Modeling code records
>> BEGIN

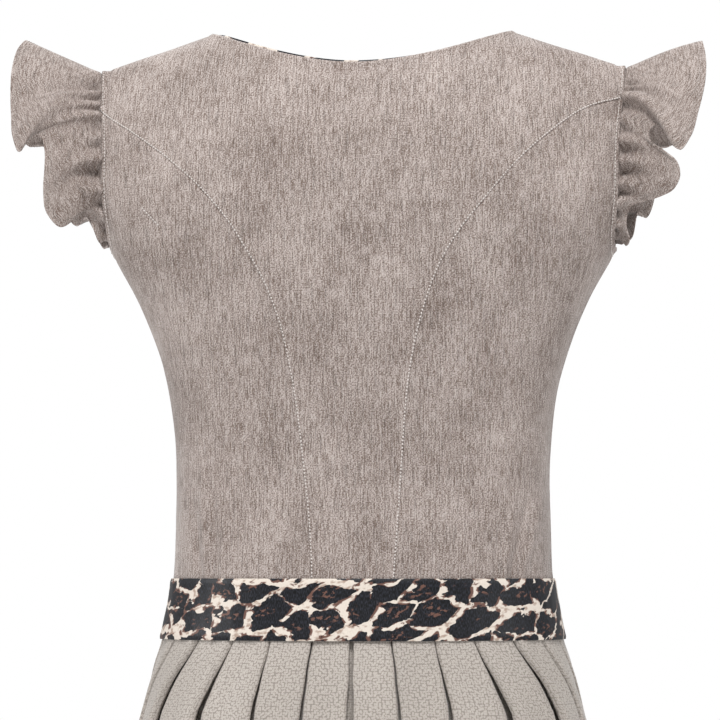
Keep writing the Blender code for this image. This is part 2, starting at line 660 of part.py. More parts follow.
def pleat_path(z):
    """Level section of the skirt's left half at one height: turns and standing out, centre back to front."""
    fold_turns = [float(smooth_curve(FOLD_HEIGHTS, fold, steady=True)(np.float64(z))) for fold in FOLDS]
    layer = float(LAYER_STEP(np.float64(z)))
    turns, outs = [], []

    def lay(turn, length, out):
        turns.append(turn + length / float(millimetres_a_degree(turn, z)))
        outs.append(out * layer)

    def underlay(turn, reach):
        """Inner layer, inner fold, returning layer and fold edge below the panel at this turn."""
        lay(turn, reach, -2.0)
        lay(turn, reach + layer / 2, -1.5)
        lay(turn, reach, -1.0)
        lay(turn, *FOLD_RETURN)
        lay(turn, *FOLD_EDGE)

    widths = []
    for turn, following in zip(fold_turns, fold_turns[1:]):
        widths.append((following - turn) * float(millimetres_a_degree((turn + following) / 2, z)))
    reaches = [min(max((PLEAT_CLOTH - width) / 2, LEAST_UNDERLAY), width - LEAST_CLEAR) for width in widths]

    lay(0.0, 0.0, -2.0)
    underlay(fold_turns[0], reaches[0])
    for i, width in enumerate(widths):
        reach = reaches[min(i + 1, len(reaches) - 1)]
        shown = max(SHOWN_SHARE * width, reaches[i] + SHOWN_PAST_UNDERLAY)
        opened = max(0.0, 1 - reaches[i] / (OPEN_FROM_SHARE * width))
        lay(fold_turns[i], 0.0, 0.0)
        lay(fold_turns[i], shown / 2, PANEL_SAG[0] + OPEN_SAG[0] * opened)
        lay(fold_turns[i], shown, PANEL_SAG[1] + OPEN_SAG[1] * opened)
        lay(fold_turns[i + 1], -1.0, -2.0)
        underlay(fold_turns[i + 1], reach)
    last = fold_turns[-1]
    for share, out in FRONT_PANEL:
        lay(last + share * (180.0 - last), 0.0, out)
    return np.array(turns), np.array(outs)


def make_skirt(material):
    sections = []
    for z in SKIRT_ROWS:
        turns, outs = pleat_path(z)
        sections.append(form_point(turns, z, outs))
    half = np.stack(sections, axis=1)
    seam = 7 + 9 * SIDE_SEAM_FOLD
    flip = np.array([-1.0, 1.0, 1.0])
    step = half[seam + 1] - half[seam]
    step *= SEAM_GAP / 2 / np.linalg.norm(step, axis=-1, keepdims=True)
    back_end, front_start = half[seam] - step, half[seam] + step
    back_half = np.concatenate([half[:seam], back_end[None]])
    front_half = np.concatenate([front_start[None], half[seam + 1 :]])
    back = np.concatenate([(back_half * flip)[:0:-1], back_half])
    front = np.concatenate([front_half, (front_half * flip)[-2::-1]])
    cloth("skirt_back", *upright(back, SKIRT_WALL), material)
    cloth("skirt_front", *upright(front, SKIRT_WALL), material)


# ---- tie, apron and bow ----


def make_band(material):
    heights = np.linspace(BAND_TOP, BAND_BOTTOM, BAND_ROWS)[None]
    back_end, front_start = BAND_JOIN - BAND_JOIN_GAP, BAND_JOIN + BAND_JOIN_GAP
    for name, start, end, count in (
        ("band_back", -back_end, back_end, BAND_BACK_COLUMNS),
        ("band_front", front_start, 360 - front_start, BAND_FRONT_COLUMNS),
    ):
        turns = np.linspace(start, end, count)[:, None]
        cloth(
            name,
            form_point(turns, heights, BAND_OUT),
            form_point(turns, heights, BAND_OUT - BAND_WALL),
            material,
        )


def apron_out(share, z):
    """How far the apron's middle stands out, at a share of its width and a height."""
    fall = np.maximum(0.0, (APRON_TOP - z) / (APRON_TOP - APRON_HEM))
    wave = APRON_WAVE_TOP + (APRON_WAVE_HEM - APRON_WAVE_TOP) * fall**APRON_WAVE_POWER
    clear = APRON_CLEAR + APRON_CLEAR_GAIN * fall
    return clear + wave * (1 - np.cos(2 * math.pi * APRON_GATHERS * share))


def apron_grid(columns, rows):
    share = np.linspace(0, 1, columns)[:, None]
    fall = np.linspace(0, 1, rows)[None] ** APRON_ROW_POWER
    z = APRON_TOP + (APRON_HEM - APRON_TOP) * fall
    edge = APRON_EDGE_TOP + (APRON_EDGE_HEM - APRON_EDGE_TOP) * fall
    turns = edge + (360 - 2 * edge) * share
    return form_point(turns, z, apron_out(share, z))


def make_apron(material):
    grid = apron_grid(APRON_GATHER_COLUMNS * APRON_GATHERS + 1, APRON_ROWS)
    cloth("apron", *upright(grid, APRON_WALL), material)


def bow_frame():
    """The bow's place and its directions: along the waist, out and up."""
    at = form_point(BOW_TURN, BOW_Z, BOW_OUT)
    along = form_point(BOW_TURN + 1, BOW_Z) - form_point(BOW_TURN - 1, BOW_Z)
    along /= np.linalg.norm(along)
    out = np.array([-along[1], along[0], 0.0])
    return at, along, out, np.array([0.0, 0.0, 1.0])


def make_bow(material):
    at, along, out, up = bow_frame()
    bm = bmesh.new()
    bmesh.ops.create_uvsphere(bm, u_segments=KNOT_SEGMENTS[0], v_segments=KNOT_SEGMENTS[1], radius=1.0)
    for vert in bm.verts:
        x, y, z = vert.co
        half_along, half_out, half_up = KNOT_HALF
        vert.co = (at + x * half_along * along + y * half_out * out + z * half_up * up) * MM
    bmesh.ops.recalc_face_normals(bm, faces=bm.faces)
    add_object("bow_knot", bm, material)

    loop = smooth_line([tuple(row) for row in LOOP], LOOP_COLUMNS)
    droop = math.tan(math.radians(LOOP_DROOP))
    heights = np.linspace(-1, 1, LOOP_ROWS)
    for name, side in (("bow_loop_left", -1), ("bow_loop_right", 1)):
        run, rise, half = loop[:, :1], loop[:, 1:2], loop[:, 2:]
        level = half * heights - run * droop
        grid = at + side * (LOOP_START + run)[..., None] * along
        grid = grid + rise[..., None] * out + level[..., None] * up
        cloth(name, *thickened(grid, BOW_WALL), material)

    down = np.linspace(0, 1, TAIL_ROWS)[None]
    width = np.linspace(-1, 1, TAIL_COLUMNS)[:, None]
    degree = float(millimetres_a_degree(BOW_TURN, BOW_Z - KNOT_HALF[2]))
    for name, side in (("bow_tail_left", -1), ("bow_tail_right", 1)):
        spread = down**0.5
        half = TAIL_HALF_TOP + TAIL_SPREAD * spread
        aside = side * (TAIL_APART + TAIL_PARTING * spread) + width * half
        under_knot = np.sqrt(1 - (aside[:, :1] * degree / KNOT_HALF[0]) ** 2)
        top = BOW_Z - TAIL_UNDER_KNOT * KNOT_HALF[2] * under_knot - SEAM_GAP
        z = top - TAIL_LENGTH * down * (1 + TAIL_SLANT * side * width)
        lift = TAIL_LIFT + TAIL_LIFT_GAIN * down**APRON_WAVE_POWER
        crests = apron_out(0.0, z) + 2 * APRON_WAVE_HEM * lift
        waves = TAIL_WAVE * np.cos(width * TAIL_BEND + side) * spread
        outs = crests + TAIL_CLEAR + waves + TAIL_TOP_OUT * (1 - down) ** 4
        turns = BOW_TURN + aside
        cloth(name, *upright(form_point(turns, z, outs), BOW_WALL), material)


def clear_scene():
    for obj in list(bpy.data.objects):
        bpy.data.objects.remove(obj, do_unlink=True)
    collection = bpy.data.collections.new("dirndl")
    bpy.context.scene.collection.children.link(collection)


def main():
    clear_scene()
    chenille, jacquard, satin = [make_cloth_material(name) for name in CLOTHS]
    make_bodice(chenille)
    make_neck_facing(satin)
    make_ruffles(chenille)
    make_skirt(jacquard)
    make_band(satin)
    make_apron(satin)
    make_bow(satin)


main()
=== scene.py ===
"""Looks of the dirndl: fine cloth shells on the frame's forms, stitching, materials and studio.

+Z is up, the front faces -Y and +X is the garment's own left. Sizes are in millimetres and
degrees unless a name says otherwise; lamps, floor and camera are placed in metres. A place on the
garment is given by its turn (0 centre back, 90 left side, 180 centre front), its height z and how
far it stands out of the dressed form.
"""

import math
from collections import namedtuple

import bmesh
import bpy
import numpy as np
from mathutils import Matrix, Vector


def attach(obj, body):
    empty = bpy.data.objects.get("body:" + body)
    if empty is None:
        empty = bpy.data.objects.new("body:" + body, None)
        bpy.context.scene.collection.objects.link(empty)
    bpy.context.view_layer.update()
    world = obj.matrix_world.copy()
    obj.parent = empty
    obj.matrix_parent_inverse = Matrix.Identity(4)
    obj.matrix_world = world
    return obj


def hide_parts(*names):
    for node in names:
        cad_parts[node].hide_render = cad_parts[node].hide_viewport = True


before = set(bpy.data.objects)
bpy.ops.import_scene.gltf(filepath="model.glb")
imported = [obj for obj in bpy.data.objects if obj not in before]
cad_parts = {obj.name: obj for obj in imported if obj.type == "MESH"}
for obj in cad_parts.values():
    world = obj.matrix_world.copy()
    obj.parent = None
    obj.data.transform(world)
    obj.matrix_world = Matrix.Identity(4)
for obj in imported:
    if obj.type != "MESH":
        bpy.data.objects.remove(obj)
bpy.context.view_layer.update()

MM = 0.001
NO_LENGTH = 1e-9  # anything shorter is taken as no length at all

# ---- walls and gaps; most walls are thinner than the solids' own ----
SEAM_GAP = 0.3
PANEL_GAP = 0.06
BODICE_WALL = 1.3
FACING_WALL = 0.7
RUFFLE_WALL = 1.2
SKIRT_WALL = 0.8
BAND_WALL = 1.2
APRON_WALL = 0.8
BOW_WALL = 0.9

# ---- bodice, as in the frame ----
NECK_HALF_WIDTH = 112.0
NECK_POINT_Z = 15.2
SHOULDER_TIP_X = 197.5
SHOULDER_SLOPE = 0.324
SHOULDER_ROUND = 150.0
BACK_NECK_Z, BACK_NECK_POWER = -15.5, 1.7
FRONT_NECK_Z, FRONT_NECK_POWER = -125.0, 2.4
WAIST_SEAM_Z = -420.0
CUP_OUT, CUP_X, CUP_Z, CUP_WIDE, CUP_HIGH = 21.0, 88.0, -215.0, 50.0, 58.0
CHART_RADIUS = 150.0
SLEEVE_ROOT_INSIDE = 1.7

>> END
>> BEGIN

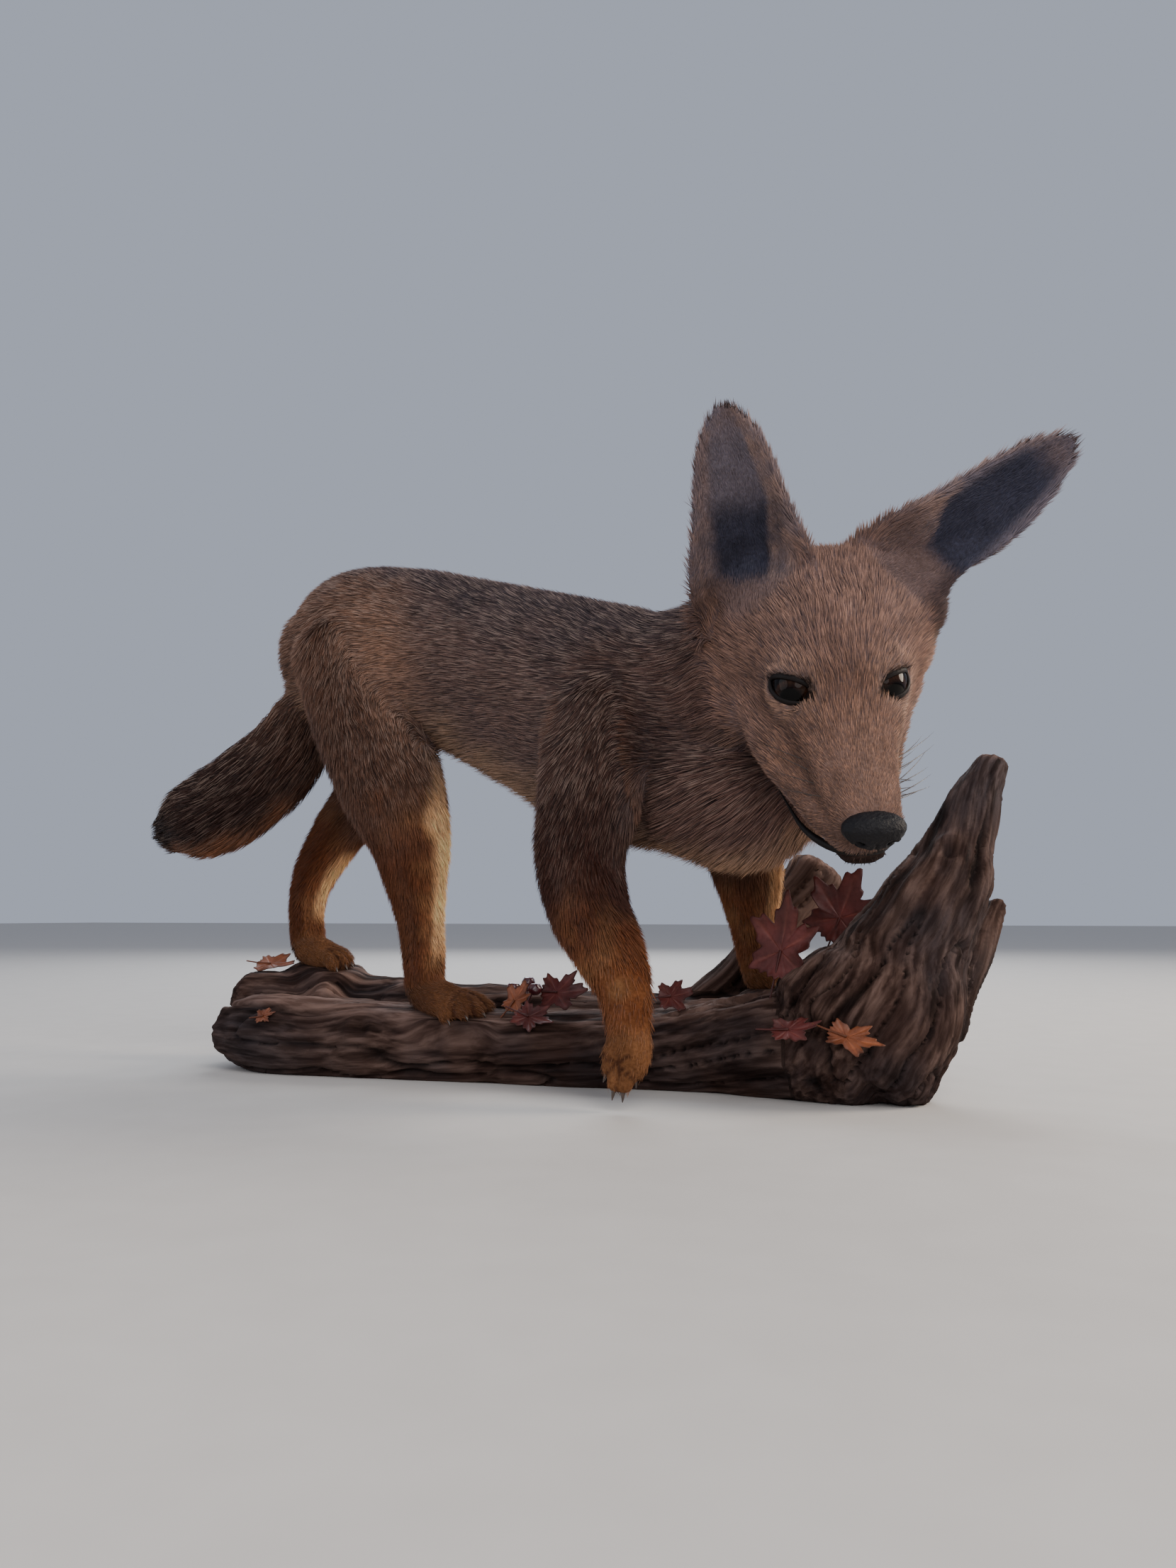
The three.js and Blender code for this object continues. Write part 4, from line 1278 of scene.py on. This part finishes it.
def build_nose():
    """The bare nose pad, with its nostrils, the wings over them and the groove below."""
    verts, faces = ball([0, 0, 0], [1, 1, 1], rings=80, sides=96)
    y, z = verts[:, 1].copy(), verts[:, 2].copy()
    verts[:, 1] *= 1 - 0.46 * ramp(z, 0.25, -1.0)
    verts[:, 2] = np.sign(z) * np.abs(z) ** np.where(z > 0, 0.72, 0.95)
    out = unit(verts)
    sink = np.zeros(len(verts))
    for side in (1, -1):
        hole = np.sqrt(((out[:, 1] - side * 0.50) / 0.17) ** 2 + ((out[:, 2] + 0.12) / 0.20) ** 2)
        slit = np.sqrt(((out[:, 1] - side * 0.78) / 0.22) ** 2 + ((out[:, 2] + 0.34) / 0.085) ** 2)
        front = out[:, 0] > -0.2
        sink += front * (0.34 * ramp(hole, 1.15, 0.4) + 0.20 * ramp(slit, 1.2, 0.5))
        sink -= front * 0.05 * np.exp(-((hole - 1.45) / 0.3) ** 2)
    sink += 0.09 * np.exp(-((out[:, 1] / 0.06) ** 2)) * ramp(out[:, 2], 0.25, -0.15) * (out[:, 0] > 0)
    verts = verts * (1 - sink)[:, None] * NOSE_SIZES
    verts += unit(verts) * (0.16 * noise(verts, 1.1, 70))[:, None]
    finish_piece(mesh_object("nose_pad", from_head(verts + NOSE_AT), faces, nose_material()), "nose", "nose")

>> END
>> BEGIN

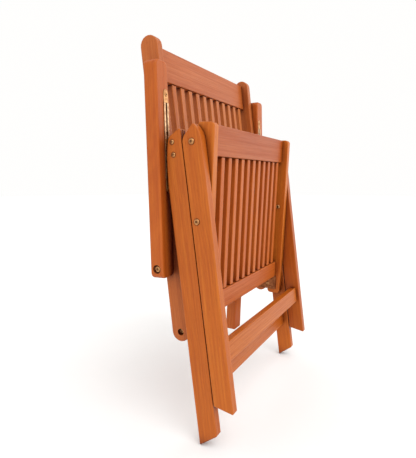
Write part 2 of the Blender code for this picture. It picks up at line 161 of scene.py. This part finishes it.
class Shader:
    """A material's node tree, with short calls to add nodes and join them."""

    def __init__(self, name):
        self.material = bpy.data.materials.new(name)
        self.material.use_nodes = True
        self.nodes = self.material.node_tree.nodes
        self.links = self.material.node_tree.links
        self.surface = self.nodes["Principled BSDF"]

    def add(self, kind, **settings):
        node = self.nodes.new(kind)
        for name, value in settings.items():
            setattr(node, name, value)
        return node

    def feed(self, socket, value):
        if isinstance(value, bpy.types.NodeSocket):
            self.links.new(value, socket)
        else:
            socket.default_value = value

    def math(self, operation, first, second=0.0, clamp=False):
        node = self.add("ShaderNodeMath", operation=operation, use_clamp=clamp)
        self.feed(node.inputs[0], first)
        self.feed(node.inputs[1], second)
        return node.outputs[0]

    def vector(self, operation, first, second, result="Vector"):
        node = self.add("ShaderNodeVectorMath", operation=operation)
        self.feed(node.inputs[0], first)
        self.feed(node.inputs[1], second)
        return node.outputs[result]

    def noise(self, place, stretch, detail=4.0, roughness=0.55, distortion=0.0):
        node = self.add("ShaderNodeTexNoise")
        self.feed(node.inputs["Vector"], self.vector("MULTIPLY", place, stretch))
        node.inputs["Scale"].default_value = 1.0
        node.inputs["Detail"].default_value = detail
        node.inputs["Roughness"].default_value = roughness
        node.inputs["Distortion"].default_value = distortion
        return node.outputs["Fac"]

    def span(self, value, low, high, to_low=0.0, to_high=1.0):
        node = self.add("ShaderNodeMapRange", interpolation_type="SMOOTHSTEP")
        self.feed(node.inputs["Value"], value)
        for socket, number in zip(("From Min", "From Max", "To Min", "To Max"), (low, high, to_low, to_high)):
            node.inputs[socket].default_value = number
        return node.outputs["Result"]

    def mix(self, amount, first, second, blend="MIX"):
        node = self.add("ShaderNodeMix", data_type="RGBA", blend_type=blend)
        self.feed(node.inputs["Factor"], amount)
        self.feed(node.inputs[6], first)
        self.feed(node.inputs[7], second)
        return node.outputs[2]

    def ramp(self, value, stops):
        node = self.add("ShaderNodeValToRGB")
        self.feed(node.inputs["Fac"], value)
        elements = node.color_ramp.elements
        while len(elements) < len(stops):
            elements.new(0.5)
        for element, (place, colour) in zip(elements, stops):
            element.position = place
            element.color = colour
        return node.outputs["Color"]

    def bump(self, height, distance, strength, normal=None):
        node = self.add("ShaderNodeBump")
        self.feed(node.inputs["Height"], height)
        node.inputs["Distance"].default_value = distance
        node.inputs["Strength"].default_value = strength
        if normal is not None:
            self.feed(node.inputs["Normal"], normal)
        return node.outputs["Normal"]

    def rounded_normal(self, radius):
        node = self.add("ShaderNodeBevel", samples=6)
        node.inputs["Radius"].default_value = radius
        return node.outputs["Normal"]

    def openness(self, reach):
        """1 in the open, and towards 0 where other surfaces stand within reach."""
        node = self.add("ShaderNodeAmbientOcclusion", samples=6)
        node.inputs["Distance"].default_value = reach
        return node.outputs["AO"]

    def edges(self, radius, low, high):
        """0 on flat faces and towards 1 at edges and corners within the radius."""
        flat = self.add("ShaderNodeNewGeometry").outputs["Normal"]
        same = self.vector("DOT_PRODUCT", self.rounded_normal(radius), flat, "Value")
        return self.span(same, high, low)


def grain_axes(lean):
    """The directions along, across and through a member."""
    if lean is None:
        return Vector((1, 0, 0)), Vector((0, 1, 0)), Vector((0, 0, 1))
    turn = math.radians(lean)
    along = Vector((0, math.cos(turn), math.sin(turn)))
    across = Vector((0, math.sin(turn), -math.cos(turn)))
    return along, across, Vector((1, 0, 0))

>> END

▶ _Brief_
Using the data above, extract exactly the lines from the one that holds "make_ruffles(chenille)" to the one that holds "if empty is", both ends included, and no others.

▶ _Written response_
    make_ruffles(chenille)
    make_skirt(jacquard)
    make_band(satin)
    make_apron(satin)
    make_bow(satin)


main()
=== scene.py ===
"""Looks of the dirndl: fine cloth shells on the frame's forms, stitching, materials and studio.

+Z is up, the front faces -Y and +X is the garment's own left. Sizes are in millimetres and
degrees unless a name says otherwise; lamps, floor and camera are placed in metres. A place on the
garment is given by its turn (0 centre back, 90 left side, 180 centre front), its height z and how
far it stands out of the dressed form.
"""

import math
from collections import namedtuple

import bmesh
import bpy
import numpy as np
from mathutils import Matrix, Vector


def attach(obj, body):
    empty = bpy.data.objects.get("body:" + body)
    if empty is None:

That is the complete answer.